Compound these probabilities and you get approximately stiff odds of perfect execution. The market’s current pricing implies high execution certainty. That gap represents the valuation disconnect.
The Reality Check Quarter
Rheinmetall is executing the most important industrial transformation in European defense since the end of the Cold War; rebuilding sovereign capacity that governments publicly committed to but privately doubted was achievable. The backlog is real, policy support appears durable, and the vertical integration strategy creates meaningful competitive moats.

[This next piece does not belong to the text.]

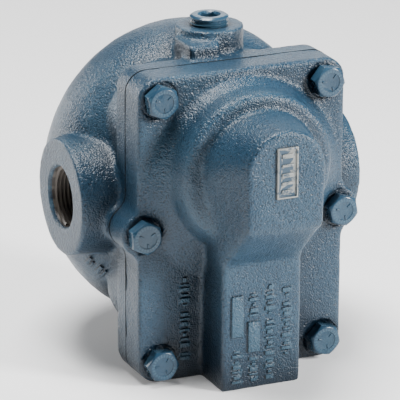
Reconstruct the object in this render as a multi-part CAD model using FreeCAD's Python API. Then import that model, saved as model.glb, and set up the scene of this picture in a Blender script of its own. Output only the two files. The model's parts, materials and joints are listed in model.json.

At 52x next twelve months earnings, however, the stock price demands perfect execution across cash conversion, margin sustainability, M&A integration, and platform monetization. Successfully delivering on four of five dimensions might generate 15-20% returns. Missing on two could result in a 30-40% drawdown.
The path to €45-50 billion in revenue won’t follow a clean upward trajectory: it’s a messy, cash-intensive slog through industrial physics and execution complexity. Q3 provides the first concrete evidence of this reality through margin compression, cash burn, and visible execution strain.
The market priced a victory parade. The company is fighting in industrial trenches. The distinction matters enormously for forward returns.
Watch Q4 order announcements and—critically—the prepayment terms disclosed in the annual report. The backlog tells you what Rheinmetall will accomplish eventually. The cash flow tells you what it can accomplish now. At this valuation, that temporal distinction makes all the difference.